Task directions:
Return exactly the lines that run from the beginning through the line containing "of each point.", both included, and no others.

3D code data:
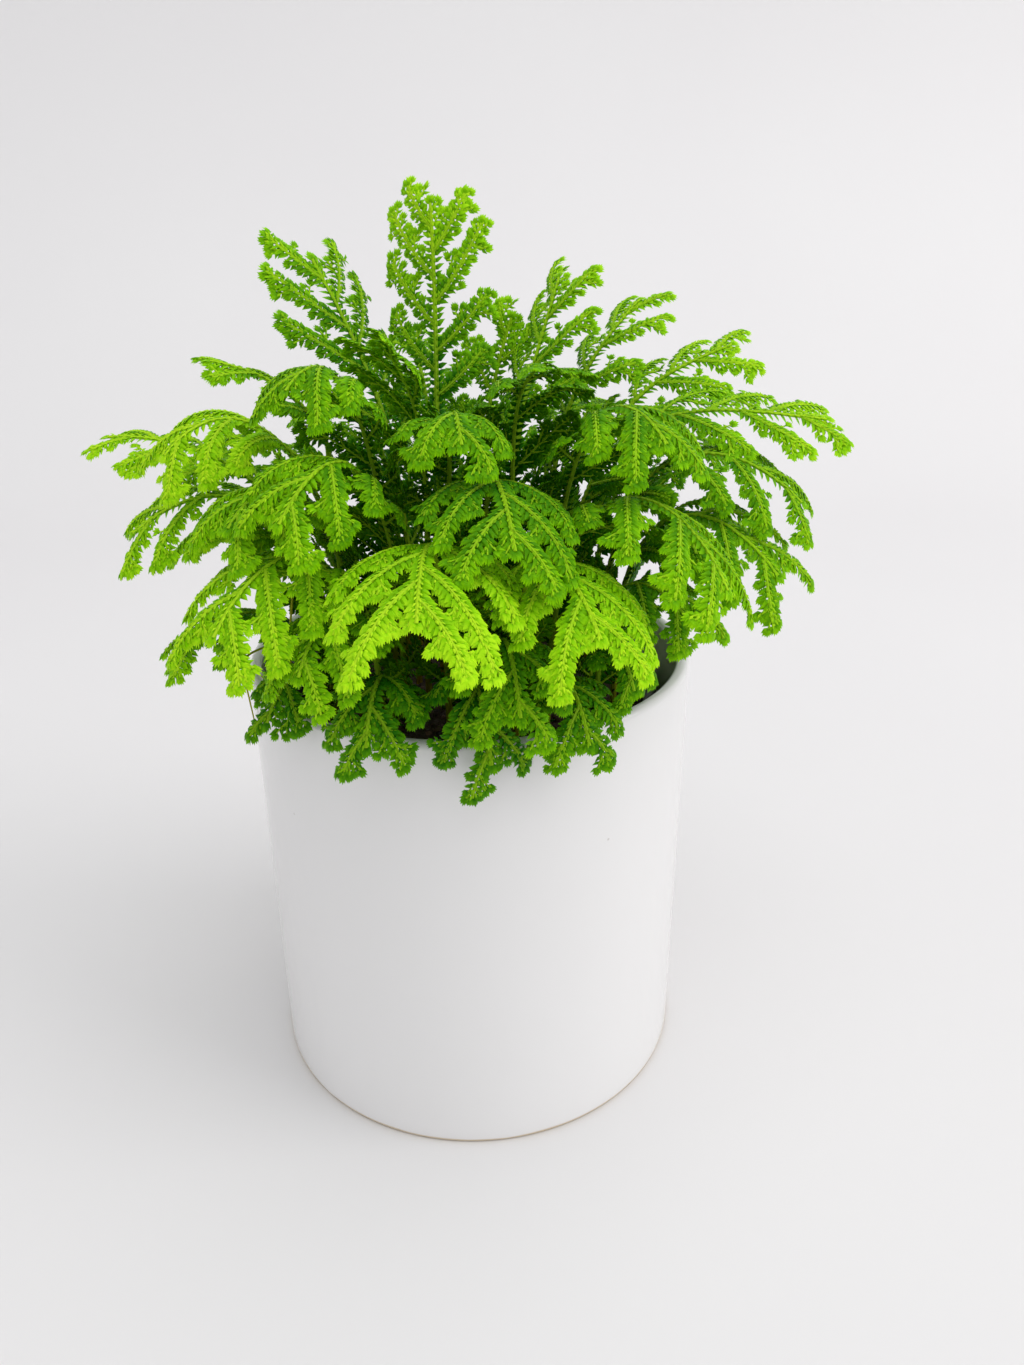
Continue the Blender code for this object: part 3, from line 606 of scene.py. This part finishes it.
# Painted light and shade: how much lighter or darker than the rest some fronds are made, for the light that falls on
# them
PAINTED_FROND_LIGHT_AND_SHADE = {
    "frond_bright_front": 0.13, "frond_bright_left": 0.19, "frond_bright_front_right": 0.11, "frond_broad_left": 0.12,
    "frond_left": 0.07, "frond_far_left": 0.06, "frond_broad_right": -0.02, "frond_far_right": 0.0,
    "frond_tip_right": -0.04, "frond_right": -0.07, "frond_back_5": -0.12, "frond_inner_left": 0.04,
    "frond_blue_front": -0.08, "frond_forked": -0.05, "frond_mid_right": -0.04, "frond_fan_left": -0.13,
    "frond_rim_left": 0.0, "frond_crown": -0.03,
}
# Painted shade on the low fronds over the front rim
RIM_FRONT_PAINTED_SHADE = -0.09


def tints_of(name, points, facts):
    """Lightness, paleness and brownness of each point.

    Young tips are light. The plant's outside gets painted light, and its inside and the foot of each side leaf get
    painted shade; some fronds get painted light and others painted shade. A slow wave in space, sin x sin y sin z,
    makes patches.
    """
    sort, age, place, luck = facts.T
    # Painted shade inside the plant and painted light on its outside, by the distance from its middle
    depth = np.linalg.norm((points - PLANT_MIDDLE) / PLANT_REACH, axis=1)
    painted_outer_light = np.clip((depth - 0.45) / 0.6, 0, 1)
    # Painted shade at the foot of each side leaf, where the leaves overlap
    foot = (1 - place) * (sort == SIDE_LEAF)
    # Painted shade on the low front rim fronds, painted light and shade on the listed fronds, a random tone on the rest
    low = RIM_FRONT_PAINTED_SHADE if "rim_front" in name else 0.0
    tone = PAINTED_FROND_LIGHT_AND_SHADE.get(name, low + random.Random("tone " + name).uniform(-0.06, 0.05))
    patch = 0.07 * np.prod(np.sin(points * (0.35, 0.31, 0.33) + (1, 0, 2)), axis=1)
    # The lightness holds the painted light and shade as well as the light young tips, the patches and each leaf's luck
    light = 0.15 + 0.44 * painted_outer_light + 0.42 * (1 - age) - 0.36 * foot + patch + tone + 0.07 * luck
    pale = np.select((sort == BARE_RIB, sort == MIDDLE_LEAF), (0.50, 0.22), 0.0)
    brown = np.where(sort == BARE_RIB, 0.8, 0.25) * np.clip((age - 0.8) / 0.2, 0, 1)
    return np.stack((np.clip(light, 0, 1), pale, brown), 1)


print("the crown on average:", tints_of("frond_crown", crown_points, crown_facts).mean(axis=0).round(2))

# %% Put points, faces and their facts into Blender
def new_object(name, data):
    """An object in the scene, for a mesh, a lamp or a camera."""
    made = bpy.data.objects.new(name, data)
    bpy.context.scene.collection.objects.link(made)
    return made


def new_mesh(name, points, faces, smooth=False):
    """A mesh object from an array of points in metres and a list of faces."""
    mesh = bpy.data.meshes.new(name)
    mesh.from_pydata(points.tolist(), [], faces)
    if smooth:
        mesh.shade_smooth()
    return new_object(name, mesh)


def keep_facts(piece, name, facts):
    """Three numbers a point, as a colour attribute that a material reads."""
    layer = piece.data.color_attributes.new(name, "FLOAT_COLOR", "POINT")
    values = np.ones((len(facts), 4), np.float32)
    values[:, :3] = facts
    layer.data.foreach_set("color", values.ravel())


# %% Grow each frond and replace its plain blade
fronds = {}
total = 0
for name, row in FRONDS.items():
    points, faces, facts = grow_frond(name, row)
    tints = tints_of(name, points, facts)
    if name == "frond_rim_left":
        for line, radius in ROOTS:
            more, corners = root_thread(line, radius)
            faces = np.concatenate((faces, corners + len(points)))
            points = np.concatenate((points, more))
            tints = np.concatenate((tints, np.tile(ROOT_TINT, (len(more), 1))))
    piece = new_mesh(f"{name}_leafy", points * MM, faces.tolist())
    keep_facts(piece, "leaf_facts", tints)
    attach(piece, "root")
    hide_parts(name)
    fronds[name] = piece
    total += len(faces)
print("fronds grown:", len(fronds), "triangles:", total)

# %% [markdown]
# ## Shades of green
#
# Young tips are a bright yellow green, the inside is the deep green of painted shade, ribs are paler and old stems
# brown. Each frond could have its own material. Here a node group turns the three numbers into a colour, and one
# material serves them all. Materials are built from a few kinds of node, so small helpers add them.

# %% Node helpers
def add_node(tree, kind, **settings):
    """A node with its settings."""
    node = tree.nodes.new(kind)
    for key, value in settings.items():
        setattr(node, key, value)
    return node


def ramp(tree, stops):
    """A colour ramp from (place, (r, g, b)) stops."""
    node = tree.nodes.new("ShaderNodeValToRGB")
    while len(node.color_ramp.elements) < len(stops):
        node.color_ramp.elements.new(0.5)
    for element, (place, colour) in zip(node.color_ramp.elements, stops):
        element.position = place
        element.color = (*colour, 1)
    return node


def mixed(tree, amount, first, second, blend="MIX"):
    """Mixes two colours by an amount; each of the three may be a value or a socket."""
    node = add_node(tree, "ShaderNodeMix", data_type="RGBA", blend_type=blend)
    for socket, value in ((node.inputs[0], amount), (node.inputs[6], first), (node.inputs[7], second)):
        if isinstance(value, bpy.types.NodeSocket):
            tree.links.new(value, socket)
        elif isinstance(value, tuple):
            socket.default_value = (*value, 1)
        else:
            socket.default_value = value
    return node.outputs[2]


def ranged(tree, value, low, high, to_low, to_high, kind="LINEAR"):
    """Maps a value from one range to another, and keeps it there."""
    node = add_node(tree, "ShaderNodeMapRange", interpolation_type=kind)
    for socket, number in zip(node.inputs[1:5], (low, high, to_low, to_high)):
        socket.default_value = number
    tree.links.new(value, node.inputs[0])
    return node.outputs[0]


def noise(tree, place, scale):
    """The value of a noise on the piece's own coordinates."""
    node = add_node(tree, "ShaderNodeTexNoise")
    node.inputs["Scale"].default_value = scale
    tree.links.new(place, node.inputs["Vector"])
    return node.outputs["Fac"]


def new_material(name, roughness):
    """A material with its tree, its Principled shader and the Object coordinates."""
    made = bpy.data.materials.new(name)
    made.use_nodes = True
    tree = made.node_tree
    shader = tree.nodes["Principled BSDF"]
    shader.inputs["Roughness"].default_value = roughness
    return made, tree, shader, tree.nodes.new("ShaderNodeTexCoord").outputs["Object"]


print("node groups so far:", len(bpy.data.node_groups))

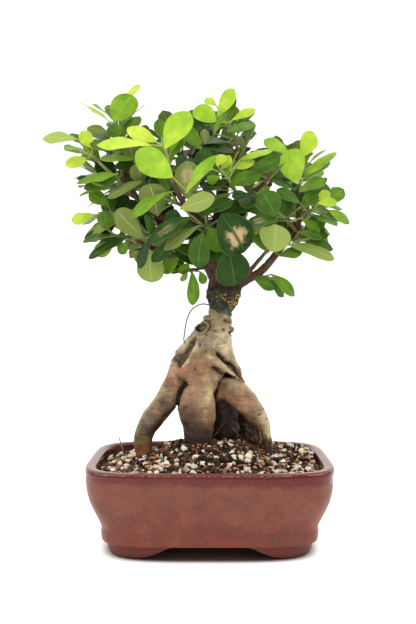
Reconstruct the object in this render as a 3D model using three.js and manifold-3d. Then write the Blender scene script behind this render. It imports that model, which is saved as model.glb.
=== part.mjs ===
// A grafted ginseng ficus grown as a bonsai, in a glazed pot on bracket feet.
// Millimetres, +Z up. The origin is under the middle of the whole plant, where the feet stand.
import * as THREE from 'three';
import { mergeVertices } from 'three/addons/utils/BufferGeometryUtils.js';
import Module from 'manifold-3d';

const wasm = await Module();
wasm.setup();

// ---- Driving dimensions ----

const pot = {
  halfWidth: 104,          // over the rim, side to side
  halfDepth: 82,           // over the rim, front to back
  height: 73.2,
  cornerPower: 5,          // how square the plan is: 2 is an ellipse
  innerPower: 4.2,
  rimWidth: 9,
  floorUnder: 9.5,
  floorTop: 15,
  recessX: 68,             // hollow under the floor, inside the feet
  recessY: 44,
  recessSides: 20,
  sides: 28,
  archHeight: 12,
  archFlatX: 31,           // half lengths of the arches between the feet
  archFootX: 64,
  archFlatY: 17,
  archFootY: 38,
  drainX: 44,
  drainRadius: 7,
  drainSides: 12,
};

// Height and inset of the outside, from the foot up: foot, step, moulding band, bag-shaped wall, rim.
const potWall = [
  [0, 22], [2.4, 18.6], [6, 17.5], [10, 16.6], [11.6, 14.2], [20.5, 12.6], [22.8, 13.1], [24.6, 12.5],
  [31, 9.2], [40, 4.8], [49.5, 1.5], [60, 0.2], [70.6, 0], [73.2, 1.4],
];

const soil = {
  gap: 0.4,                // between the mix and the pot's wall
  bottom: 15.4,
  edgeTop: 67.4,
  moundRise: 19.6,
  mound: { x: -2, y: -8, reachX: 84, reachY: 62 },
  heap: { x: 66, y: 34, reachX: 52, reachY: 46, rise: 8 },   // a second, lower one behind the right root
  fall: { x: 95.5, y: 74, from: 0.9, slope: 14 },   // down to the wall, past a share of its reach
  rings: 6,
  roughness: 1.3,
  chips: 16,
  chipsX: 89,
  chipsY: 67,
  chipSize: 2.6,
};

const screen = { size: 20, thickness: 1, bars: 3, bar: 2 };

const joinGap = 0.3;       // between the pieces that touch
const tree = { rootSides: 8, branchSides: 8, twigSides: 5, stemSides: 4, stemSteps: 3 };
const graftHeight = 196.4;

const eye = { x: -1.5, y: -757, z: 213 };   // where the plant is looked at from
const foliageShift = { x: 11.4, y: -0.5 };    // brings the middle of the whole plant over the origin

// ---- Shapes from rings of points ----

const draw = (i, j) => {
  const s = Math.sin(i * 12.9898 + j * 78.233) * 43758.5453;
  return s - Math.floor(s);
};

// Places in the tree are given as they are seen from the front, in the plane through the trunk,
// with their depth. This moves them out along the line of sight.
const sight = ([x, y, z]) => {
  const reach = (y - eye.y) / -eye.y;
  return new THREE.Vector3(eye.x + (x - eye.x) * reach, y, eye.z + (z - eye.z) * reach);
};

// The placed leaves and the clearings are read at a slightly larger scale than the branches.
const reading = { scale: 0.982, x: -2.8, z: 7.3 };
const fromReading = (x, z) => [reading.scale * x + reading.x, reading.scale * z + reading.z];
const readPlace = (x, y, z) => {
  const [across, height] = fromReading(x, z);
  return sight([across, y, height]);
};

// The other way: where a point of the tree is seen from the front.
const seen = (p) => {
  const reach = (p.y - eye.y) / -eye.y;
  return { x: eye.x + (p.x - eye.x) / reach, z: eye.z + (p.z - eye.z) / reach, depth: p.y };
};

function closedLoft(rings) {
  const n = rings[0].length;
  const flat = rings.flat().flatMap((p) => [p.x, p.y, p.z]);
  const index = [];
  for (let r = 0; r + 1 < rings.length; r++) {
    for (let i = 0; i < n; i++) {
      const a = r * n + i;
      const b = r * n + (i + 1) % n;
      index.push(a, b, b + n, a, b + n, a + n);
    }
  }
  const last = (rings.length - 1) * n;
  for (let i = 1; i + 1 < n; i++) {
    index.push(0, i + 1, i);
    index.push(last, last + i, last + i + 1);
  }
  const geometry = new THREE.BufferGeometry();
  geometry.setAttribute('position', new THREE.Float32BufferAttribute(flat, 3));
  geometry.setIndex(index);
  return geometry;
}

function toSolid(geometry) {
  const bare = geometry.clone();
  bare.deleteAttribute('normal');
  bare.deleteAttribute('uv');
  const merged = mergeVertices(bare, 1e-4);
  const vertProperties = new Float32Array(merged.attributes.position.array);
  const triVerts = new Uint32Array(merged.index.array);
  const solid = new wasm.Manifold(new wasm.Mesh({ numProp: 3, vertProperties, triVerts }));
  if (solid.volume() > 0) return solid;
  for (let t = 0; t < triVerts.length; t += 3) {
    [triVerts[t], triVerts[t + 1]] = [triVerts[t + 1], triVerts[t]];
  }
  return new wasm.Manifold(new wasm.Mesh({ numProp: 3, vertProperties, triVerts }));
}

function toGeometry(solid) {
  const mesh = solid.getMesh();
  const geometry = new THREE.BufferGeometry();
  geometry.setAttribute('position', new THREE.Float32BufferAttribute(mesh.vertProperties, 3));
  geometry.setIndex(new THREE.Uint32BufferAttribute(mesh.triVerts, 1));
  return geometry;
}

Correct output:
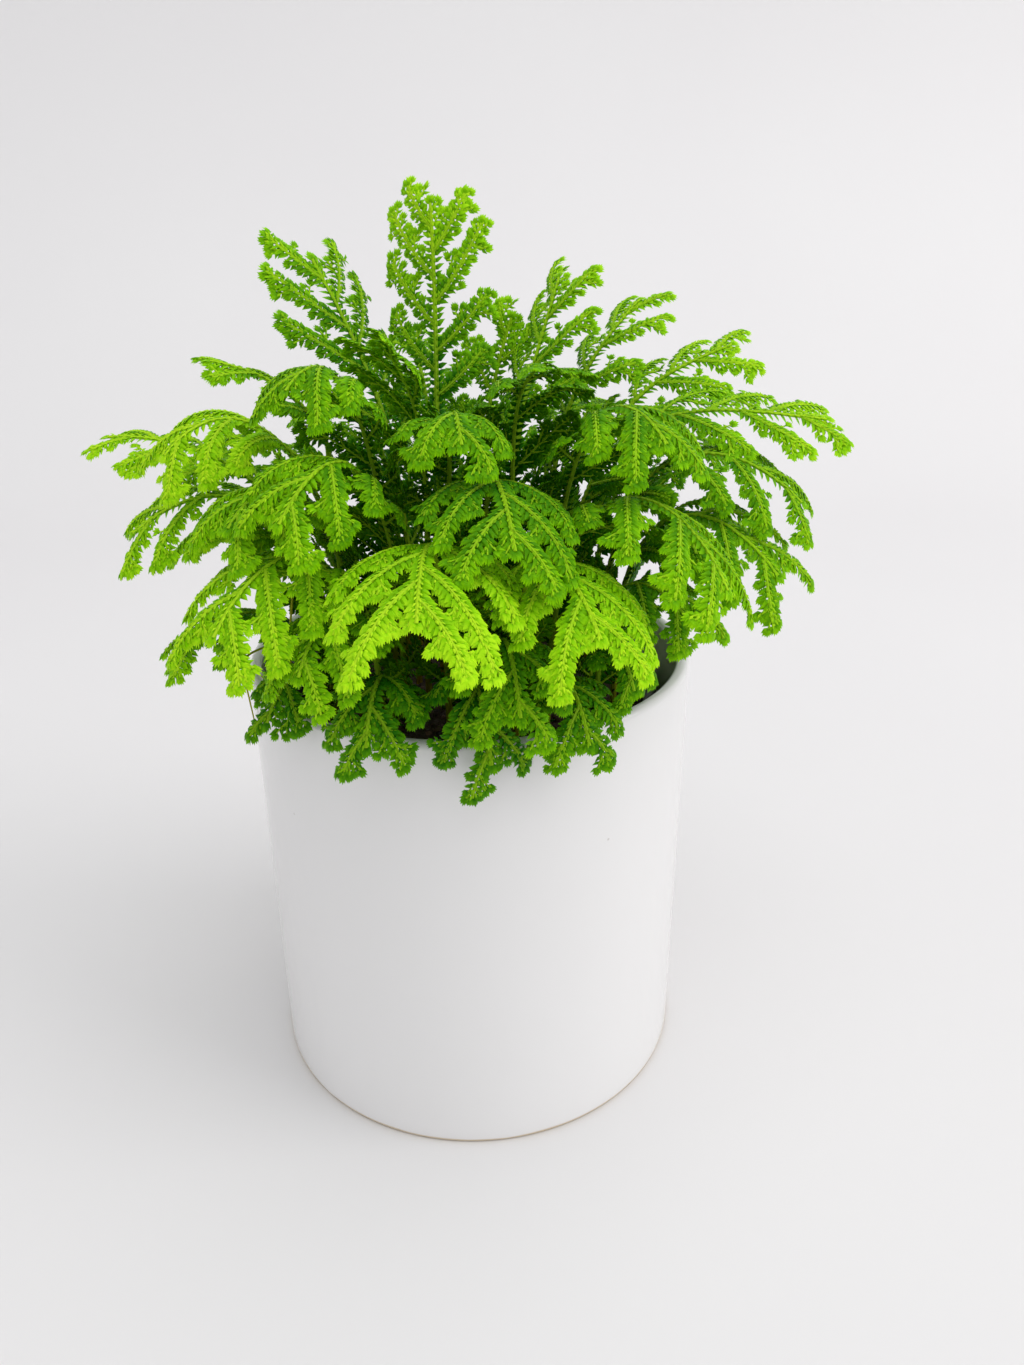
Continue the Blender code for this object: part 3, from line 606 of scene.py. This part finishes it.
# Painted light and shade: how much lighter or darker than the rest some fronds are made, for the light that falls on
# them
PAINTED_FROND_LIGHT_AND_SHADE = {
    "frond_bright_front": 0.13, "frond_bright_left": 0.19, "frond_bright_front_right": 0.11, "frond_broad_left": 0.12,
    "frond_left": 0.07, "frond_far_left": 0.06, "frond_broad_right": -0.02, "frond_far_right": 0.0,
    "frond_tip_right": -0.04, "frond_right": -0.07, "frond_back_5": -0.12, "frond_inner_left": 0.04,
    "frond_blue_front": -0.08, "frond_forked": -0.05, "frond_mid_right": -0.04, "frond_fan_left": -0.13,
    "frond_rim_left": 0.0, "frond_crown": -0.03,
}
# Painted shade on the low fronds over the front rim
RIM_FRONT_PAINTED_SHADE = -0.09


def tints_of(name, points, facts):
    """Lightness, paleness and brownness of each point.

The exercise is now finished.